Altagor, notes, compositions, theoretical sketches
Altagor used the typewriter as a composition tool, but many of his graphic works are hand-drawn. The elaboration of a full system of notation, displayed on the wall near his instruments, was completely worked out. Even with no knowledge of how he used it in his own work, a viewer can sense the conviction with which it was created. No doubt seemed to trouble his work, and no hesitation. A work with the title “absolute art / final mutation / variations without end” is not presenting an idle claim. He believed that figuration and representation were alienating, that they prevented the reality of poetry/sound from appearing by dressing it in the guise and fiction of a symbol. Freeing art from this fiction was his goal, and he pushed towards it constantly.
Poster, 1966, announcing an exhibit
The 1960s were a peak moment for Altagor in terms of reception. He exhibited at galleries, was a recognized poet-musician in radio broadcasts and performances. The record of these activities is evident in the gallery announcements and other ephemera, the all-important material witnesses. Like many other artists active in Paris in this decade, Altagor had his encounters with the Lettrists and wrestled (figuratively) with Isidore Isou, the contentious founder of the movement. Claims to priority of invention put them into conflict, but also, ambitions for recognition of the value of their work. The glyphic quality of Altagor’s drawings clearly resonates with those of Isou and other Lettrists, and sorting out who invented what feels less important at this distance than recognizing the incredible currency such approaches had at the time. Sharing some of the spontaneity of automatic writing in Surrealist work, and the gestural vocabulary of someone like Brion Gysin, these graphics were visible across the landscape of mid-20th-century arts. The paintings have a spontaneous energy to them, but each has a vivid animate quality. Assembled together on a wall they look like a mass of strange biomes, microscopic animals each unique and alive, throbbing and pulsing with activity.
Throughout his life, Altagor carried with him a fantasy of ideal love in the image of Simonia, a female other he imagined as his perfect other, soul mate and partner. He wrote for and about this fantasy, guided by the imaginary muse, always searching. Clearly he derived some focus and inspiration from this process, and drawings of the imagined figure as well as dedicated compositions weave through his work.

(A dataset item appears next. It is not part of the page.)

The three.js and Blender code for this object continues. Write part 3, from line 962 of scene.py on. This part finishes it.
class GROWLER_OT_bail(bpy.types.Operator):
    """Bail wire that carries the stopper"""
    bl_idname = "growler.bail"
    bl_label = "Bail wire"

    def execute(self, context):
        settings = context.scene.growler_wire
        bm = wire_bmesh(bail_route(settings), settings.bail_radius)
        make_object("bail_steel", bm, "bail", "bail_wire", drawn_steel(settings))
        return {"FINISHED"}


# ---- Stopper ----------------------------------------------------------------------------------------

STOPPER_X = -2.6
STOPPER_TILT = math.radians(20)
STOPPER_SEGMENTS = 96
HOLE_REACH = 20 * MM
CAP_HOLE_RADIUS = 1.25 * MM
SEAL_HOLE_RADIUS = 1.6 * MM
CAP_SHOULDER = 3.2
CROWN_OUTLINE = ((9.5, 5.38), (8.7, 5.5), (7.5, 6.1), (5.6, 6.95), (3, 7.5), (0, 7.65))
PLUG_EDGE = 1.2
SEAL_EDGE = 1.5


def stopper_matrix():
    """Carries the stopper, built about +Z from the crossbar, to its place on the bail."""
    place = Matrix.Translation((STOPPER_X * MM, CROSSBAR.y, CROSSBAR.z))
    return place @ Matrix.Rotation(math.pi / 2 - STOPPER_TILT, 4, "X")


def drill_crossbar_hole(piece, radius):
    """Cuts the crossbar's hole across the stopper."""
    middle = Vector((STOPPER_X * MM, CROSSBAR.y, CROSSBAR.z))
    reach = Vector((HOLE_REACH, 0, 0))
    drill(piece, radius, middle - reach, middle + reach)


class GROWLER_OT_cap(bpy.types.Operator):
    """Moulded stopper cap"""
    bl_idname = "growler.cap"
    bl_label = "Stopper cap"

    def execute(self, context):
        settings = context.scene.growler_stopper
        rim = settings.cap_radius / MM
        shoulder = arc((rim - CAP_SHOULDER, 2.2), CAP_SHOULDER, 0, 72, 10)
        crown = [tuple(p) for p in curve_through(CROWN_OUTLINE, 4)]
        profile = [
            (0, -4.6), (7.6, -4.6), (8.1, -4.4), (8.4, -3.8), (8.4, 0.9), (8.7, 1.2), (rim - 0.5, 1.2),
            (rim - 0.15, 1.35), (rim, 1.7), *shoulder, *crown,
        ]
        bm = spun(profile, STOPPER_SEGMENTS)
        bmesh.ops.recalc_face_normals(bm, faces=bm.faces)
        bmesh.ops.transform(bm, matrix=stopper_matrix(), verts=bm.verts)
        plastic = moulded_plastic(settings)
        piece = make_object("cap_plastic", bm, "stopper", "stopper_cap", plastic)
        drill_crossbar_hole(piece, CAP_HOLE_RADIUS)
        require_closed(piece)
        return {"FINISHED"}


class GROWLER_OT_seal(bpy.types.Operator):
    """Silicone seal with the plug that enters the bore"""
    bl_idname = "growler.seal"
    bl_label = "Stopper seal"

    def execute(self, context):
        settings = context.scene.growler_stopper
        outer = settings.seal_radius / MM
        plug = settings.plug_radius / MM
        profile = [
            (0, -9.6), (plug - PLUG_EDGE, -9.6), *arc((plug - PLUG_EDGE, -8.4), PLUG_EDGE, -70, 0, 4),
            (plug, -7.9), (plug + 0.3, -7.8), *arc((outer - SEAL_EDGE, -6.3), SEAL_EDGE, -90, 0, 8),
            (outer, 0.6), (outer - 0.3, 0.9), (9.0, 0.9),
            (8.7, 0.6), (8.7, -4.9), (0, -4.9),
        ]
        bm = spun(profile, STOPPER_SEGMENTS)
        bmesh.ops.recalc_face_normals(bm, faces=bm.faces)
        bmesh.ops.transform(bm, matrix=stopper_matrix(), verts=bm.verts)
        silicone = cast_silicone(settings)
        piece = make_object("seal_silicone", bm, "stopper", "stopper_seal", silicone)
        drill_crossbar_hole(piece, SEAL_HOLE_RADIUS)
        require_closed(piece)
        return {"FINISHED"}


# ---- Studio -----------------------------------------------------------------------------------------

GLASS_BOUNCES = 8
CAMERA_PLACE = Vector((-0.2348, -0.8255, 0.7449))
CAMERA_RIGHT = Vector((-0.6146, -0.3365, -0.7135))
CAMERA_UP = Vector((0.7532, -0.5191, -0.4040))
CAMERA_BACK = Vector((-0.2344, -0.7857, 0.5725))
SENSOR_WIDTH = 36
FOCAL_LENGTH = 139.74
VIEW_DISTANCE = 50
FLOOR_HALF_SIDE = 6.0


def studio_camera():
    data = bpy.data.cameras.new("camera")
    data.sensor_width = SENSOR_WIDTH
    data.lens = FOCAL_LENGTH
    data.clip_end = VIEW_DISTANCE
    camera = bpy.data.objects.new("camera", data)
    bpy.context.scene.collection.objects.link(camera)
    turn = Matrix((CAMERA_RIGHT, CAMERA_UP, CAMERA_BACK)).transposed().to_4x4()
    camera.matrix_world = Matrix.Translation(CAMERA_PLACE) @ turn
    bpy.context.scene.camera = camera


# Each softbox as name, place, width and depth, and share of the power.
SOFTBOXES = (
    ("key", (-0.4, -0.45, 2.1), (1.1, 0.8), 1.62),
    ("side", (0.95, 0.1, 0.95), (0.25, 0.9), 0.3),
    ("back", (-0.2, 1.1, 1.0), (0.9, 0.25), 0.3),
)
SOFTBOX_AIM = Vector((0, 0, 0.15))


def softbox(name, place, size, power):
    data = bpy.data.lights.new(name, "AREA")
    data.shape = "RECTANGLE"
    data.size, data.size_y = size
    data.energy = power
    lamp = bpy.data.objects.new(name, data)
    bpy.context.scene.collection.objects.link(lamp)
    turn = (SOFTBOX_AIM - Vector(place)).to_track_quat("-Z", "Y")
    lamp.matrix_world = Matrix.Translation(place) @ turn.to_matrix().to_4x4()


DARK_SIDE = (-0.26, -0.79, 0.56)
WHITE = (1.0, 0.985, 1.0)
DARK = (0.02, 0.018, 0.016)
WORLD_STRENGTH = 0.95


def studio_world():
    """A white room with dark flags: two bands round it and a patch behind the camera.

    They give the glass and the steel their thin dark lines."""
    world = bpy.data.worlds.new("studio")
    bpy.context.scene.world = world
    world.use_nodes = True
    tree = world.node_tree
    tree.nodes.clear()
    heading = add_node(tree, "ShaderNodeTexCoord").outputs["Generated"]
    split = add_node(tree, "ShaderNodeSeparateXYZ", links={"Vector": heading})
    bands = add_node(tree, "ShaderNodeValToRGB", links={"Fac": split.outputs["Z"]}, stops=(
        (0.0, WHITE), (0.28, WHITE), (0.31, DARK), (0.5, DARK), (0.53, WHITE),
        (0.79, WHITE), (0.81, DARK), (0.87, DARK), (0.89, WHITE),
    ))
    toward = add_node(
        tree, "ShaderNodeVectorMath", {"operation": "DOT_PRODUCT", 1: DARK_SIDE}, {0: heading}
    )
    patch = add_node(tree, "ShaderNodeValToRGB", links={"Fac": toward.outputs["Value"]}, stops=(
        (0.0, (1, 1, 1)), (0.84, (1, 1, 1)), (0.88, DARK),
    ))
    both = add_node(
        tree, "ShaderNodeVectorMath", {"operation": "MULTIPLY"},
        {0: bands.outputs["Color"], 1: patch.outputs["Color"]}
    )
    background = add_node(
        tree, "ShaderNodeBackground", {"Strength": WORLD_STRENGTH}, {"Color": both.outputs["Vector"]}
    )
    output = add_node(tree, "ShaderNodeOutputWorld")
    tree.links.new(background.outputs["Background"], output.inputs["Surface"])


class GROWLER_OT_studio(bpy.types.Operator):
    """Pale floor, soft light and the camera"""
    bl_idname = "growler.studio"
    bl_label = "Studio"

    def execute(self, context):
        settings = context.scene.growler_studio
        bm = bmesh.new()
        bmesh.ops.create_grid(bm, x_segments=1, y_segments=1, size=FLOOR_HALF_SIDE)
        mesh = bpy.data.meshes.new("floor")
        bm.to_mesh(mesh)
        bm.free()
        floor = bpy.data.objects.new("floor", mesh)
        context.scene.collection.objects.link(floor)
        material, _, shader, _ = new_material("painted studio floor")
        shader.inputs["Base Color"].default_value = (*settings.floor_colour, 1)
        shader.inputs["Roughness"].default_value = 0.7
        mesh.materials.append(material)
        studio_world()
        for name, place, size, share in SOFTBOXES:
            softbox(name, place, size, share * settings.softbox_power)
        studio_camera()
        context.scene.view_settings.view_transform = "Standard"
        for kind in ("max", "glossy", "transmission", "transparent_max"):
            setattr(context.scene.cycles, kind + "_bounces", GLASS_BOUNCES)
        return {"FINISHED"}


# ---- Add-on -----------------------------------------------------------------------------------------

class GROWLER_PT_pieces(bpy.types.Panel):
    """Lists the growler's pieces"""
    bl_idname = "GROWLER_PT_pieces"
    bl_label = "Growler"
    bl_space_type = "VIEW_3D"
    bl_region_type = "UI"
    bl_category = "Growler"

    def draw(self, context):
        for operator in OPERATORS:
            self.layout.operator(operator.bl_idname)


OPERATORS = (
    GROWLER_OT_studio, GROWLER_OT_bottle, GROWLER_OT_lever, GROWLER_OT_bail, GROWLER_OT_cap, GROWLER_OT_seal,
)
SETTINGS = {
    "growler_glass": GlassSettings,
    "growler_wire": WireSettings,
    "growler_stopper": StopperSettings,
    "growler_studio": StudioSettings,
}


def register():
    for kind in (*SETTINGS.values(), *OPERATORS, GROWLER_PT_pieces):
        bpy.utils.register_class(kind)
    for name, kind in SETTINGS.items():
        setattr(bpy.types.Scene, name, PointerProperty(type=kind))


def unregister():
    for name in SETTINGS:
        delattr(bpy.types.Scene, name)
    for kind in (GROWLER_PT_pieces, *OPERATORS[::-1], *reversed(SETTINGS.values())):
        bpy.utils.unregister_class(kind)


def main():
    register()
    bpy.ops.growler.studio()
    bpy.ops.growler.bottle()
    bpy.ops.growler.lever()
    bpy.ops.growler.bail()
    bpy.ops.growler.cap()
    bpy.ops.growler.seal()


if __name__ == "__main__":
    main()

Eccentricity is not a guarantee of genius, in and of itself, any more than genius is necessarily marked by peculiar habits in spite of original thought. But in the case of the artist-poet Altagor, the two came in striking combination. Altagor, and the extensive corpus of his work, remains nearly unknown within the references where such obscurities are usually marked. Curiously, as the curators note in the small checklist pamphlet accompanying the exhibition, he is mentioned in a passage in the work of Robert Bolano, himself an individual with a unique profile. In the Bolano reference, as per the pamphlet, Altagor appears in the company of other well-known artists in an imaginary encounter—all of which feels fitting for his elusive enigmatic figure.
How important is such an artist? In many ways, he was an outsider with a unique and well-developed aesthetic. He left a pile of papers, mass of paintings, and various drawings, theoretical texts, and other evidence of his elaborate thought processes. Do we recover such a figure simply to engage with and appreciate their vision? Their elaborate systems? Or to imagine that somehow his work will inspire and influence artists of another generation? Or as a curiosity? Unclear. But it was an exhilarating experience to find these complex scores and elaborate works and to think about how his approach defined a particular set of aesthetic possibilities—some of which may be yet unrealized.

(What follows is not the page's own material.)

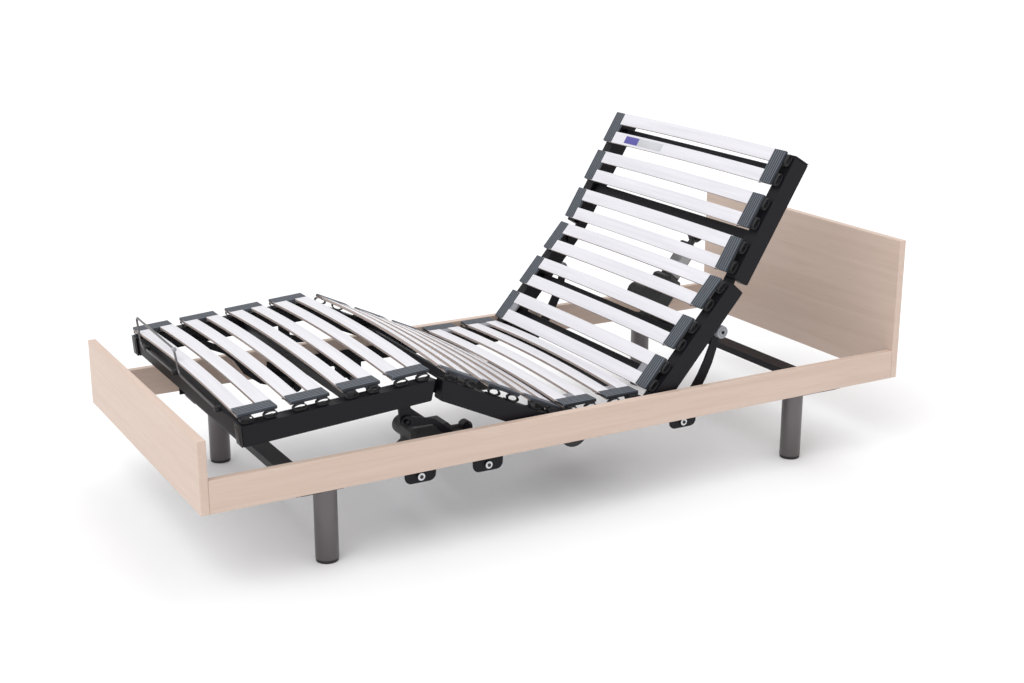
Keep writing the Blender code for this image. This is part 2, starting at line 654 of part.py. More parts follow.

In the photographs he appears lean, sinewy, determined. No excess or slack, no ease or softness appears. He has the face of a deeply focused man, intent on realizing his singular vision. Autonomous and singular, he fell into obscurity by the end of the 1970s, though he continued to work until his death in Paris in 1992. Was he lonely, bitter, angry, feeling neglected and unappreciated? Hard to know, would he have welcomed more recognition? Quite likely. Not up to me to project onto Altagor how he felt about his “career” and his life. I felt a combination of inspiration and despair in response to this exhibit, an exhilaration at encountering the work and spirit, and a sadness at the obscurity into which so much of what he had created with such passion has fallen.

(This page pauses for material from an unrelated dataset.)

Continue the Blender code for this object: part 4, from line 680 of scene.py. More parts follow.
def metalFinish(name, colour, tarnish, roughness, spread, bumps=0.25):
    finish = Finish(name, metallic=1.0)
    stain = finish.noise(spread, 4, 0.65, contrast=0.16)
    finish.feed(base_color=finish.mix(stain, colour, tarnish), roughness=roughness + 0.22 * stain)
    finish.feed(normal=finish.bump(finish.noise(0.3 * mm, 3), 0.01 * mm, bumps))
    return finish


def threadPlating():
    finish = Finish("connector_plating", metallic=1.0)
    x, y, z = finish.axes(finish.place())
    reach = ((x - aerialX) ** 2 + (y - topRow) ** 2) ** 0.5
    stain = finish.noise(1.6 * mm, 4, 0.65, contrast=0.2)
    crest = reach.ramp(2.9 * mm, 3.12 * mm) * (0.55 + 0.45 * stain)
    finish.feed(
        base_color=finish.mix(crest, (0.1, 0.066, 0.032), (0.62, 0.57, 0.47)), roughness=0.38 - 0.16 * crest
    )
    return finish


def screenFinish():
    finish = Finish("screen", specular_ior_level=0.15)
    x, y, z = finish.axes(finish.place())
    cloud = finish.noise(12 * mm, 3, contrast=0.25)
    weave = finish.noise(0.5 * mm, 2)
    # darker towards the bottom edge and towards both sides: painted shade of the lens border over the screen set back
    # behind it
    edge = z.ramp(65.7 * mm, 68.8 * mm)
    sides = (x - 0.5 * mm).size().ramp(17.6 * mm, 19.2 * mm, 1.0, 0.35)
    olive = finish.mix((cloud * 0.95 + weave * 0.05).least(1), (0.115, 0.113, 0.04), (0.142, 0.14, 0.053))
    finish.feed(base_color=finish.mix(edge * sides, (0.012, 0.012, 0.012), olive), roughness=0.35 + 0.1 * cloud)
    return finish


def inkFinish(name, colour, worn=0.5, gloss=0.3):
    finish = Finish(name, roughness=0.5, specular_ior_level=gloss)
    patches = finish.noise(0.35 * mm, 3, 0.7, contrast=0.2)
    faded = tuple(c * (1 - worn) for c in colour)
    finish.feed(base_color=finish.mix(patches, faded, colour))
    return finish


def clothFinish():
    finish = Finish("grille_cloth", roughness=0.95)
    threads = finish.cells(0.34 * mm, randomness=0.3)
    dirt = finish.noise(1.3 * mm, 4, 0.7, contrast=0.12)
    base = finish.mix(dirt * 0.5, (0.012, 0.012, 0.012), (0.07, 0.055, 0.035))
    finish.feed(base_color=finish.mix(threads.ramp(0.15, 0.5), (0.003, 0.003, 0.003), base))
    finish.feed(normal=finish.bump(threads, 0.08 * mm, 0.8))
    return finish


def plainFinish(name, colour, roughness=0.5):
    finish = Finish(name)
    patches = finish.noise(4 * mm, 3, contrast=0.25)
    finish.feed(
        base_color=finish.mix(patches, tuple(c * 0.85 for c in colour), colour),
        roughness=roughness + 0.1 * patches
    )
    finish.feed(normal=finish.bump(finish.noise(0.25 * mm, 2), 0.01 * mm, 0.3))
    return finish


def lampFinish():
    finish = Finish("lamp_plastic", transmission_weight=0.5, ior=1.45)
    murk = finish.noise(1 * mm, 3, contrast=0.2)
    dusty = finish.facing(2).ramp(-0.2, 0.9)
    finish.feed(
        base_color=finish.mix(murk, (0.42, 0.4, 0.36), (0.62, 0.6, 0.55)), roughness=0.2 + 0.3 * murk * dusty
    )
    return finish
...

Thanks to Frédéric Acquaviva and Alain Oudin for their insights, information, and Enseigne Oudin for permission to take the photographs that appear here.
[1] Sound poetry is an esoteric form, relying on performance and an audience interested in non-semantic or a-semic articulation. Sound poetry flourished among Dada poets where its import was loaded with political associations—the refusal of meaning, like the attack on reason, was meant as a rejection of dominant and mainstream compliance with the aims of what were perceived as capitalist agendas driving the First World War. Dada poets used a version of “ransom note” typography to create visual cacophony. Sound poetry also had adherents among the Russian Futurists, particularly Velimir Khlebnikov and Ilia Zdanevich, both practitioners of zaum, a “transmental” form that was intended to communicate through affect rather than semantics. Zdanevich created a mode of visual scoring and typographic innovation to infuse his works with sound values. A vital tradition of sound poetry also arose in Italy in the 1970s and 80s as well as in Canada. Many of the writers associated with these activities were also affiliated with visual and graphic poetry. Altagor is clearly among them as evidenced by his interest in an invented language of glyphs and scores. Not every visual poet was a sound poet, and vice versa, but the interest in invention at the edge of poetic form characterizes both modes.
[2] Many are now in the collection at the Beinecke Library at Yale https://archives.yale.edu/repositories/11/resources/10776 See also: https://www.postwarcultureatbeinecke.org/copy-of-jacqueline-de-jong
Recordings available online include those at Ubuweb.
I hope these essays will be published as a book.